Belgium's electricity transmission system operator, Elia, said that the major trends in 2019 were a steady increase in (mainly offshore) renewable power generation, better availability of nuclear-generating facilities and an increase in electricity exports.
In 2019, 48.8% of the power generated in Belgium came from nuclear plants. This was in line with the total for 2017 (50%) and significantly more than in 2018 (31.2%) when several reactors were unavailable.
Belgium exported more electricity in 2019 than it imported with net exports of 1.8TWh (2.1% of the energy mix), in contrast to 2018 when Belgium imported 17.5TWh (20%).
Elia said this “should be viewed in its wider context, against the backdrop of an increasingly Europeanised market, and can be explained primarily by the good availability of Belgium's generating facilities (especially its nuclear power stations).”
The development of interconnections was also a key factor in the circulation of these electricity flows, Elia noted.

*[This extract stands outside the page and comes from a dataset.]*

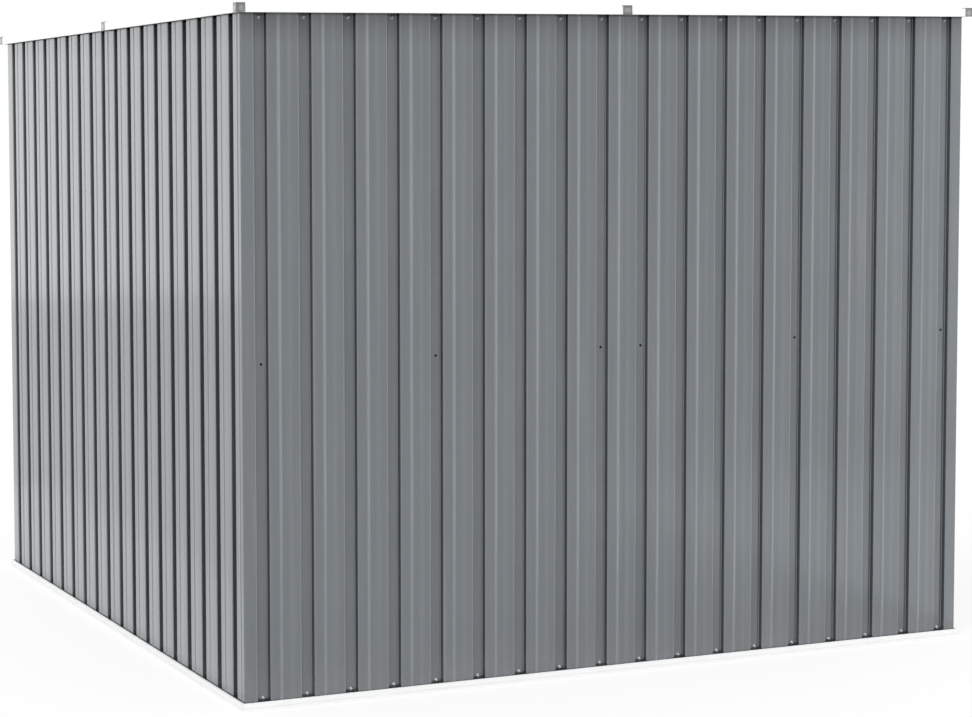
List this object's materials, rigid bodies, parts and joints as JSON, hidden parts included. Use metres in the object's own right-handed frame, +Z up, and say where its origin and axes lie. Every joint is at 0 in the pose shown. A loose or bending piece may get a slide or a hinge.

“Belgium had not been a net exporter of electricity for almost 10 years, the last time being in 2009 and 2010, when total net exports represented 2.8% and 0.2% respectively of Belgium’s energy mix,” it said.
Belgian has seven nuclear reactors – three at Tihange near Liege and four at Doel near Antwerp.
In 2003, Belgium decided to phase out nuclear power and passed a law to that effect, which was reaffirmed in 2015 and 2018.
A commission appointed to assess the impact of the nuclear phaseout is scheduled to be completed in 2025 but has yet to report any findings.
Elia estimates that some 3.9GW of new power generating capacity will be needed to compensate for Belgium's nuclear phaseout.